Celia E. Naylor
Associate Professor, Africana Studies and History, Barnard College
Celia E. Naylor is an Associate Professor in the Departments of Africana Studies and History at Barnard College. She has taught at various institutions, and she was the Director of the Margaret Sloss Women’s Center at Iowa State University from 1993-1997. Her interests include African-American and Caribbean history; Indigenous history; women's history and literature in the African Diaspora; and colonialism and neocolonialism in the Caribbean. Most of her published work explores the multifaceted connections between people of African descent and Indigenous descent in the U.S. She was one of the coordinators of the historic conference, “‘Eating Out of the Same Pot’: Relating Black and Native (Hi)stories,” held at Dartmouth College in April 2000. Her book, African Cherokees in Indian Territory: From Chattel to Citizens, was published by the University of North Carolina Press in May 2008 (John Hope Franklin Series in African American History and Culture).
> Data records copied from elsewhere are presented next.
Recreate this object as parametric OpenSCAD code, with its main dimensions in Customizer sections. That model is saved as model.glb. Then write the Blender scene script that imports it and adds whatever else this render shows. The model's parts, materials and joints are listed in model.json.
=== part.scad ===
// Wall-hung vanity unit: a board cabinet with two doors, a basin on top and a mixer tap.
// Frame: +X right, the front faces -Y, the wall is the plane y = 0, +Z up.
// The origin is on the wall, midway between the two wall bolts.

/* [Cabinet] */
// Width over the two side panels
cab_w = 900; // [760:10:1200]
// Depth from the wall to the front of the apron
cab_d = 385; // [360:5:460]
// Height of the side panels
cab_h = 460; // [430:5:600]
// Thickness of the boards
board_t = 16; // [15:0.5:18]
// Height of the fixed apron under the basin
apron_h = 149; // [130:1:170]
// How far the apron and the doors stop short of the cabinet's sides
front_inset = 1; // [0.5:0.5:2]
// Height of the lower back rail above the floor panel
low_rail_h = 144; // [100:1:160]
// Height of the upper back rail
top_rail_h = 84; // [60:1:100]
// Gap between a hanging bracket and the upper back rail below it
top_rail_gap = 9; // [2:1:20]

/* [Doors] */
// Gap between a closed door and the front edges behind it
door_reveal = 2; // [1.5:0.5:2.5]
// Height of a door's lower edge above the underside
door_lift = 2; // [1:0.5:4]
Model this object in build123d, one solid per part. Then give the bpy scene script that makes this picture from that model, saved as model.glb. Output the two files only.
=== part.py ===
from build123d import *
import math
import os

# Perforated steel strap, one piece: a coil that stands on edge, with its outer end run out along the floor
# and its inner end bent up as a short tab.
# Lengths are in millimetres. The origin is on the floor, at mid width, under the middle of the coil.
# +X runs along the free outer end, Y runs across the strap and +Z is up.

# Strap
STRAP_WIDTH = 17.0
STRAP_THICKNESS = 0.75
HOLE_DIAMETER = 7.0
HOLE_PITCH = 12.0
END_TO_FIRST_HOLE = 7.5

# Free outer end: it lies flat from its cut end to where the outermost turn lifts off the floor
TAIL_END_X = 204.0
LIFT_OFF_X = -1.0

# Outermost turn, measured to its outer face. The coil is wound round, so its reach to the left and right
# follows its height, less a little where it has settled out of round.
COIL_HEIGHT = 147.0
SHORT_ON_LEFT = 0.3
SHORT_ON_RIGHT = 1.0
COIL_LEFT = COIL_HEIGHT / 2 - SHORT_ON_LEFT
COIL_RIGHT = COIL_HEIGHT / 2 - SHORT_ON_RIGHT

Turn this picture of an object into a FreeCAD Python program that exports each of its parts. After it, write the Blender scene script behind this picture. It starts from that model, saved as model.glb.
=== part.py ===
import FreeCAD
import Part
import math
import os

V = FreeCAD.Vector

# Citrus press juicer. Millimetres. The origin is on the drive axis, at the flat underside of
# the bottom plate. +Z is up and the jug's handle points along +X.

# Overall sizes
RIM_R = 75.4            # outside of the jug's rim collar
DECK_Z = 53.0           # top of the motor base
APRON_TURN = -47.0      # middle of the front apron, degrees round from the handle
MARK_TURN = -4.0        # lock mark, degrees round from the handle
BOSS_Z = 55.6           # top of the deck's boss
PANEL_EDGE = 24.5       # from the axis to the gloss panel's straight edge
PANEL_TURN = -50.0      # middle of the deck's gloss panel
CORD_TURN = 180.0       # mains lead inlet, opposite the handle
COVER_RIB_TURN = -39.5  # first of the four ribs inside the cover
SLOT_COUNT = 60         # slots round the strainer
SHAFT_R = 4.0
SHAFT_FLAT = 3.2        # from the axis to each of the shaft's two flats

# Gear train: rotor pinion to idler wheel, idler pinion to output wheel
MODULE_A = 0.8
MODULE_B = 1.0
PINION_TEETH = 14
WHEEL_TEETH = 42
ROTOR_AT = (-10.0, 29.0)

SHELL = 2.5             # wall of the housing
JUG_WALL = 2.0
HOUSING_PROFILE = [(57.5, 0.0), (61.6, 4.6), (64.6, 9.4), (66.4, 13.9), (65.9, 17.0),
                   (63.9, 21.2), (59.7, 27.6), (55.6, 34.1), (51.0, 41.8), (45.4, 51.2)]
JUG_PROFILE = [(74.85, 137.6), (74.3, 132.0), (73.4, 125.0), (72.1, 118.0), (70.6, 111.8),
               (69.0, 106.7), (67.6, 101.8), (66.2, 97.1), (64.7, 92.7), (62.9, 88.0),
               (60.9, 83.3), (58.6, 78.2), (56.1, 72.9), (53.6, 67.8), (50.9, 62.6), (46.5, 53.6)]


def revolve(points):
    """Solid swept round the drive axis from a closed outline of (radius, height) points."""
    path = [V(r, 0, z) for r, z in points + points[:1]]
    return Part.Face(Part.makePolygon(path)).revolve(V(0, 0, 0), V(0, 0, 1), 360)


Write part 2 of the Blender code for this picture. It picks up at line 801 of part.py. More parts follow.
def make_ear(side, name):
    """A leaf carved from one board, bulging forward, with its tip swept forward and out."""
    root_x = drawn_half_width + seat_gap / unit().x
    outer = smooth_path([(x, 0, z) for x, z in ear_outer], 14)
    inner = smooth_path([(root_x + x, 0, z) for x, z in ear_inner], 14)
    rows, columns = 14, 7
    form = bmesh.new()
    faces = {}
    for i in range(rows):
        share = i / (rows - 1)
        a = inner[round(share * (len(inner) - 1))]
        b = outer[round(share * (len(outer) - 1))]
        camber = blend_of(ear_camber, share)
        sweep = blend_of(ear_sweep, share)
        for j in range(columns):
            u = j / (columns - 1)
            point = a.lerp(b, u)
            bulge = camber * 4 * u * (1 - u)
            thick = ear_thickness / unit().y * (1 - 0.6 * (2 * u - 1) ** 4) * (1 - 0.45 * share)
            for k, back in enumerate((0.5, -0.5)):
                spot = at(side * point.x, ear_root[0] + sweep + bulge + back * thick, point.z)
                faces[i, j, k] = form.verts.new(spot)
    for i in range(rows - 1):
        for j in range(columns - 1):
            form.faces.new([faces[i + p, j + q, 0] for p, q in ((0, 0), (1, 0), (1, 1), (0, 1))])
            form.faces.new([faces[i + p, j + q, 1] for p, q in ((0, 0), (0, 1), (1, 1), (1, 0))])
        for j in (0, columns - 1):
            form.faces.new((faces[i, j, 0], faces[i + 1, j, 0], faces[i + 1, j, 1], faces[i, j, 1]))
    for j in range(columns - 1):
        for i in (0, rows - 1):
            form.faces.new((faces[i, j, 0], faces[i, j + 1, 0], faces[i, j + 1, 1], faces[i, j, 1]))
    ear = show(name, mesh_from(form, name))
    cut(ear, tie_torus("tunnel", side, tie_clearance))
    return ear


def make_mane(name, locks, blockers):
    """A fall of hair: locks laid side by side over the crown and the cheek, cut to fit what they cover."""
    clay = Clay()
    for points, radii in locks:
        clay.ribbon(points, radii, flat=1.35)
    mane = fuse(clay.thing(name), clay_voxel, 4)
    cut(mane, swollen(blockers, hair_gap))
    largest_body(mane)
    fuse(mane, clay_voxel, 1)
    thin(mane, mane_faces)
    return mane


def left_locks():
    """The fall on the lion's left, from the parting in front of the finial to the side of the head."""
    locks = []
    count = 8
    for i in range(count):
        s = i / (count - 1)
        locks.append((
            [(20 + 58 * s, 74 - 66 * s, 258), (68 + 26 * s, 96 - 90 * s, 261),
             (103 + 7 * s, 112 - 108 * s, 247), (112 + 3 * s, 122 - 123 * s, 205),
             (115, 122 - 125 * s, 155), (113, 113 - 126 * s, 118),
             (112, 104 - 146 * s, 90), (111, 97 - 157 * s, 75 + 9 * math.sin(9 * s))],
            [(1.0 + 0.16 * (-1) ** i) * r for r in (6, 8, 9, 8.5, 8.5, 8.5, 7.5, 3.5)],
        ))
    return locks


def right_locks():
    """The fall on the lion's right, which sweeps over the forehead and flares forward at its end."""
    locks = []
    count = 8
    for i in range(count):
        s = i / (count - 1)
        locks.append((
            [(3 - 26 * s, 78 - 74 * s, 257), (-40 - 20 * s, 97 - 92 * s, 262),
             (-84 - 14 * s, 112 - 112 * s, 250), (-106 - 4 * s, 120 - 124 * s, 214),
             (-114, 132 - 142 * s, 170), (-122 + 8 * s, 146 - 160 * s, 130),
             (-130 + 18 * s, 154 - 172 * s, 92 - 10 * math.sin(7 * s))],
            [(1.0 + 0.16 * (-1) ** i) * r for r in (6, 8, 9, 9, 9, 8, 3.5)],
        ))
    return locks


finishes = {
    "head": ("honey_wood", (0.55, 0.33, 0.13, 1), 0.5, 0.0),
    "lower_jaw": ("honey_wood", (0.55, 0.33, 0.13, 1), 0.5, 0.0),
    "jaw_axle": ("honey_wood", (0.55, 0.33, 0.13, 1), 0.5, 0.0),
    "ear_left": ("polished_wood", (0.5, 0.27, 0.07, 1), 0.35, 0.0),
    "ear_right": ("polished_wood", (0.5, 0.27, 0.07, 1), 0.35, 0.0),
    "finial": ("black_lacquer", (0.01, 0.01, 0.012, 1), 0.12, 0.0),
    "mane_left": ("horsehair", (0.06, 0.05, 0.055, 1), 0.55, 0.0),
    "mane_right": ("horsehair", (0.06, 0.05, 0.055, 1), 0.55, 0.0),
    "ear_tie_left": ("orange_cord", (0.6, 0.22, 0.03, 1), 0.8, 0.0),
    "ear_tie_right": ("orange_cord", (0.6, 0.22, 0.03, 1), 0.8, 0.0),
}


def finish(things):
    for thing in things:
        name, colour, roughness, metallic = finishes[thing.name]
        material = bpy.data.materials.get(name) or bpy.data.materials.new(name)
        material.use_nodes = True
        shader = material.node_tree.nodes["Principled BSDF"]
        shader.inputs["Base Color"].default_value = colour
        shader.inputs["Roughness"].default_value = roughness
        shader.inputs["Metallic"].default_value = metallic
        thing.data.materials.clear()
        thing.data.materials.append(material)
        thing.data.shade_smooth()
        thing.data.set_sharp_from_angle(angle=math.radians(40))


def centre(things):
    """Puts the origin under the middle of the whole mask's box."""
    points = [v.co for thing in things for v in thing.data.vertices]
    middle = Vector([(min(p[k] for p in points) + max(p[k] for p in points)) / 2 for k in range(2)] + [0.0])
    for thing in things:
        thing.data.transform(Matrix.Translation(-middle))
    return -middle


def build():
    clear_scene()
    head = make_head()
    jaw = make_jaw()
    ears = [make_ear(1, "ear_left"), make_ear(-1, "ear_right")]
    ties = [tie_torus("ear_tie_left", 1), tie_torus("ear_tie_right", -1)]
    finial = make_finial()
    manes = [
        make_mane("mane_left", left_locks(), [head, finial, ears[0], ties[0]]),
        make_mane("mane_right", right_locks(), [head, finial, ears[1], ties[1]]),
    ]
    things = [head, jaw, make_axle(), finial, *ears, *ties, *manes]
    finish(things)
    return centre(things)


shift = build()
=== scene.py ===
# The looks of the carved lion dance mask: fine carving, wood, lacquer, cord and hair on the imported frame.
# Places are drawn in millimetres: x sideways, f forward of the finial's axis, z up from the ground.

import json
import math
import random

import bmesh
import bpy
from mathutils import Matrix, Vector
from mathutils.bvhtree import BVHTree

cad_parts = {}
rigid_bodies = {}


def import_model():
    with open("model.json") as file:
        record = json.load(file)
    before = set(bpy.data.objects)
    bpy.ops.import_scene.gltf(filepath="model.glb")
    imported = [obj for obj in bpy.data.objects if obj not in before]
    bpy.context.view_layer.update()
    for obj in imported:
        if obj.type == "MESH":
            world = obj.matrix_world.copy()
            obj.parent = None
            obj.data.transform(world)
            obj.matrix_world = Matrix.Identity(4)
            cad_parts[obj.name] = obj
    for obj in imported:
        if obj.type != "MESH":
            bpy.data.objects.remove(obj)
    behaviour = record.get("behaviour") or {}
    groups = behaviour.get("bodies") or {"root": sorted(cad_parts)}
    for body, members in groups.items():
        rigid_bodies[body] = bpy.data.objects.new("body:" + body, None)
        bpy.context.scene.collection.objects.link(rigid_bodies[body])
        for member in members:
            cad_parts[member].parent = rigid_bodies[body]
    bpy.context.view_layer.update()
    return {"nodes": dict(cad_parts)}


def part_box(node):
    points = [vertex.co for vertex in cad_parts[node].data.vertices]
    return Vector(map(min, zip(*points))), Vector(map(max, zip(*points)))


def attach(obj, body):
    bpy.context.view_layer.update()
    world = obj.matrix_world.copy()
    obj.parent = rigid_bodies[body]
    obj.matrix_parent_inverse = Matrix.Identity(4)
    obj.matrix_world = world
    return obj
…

Her current book project is a microhistory of enslaved people’s experiences (with a particular focus on enslaved women’s lives) at Rose Hall Plantation in Jamaica. It will include an interdisciplinary critique of the legend of the “White Witch of Rose Hall” and a digital component to present a counternarrative to this mythology. She also works with a non-profit organization, the Institute for Strategic and Equitable Development, that centers on philanthropy-focused initiatives grounded in racial equity and promotes impactful grantmaking, investments, and economic development in communities of color.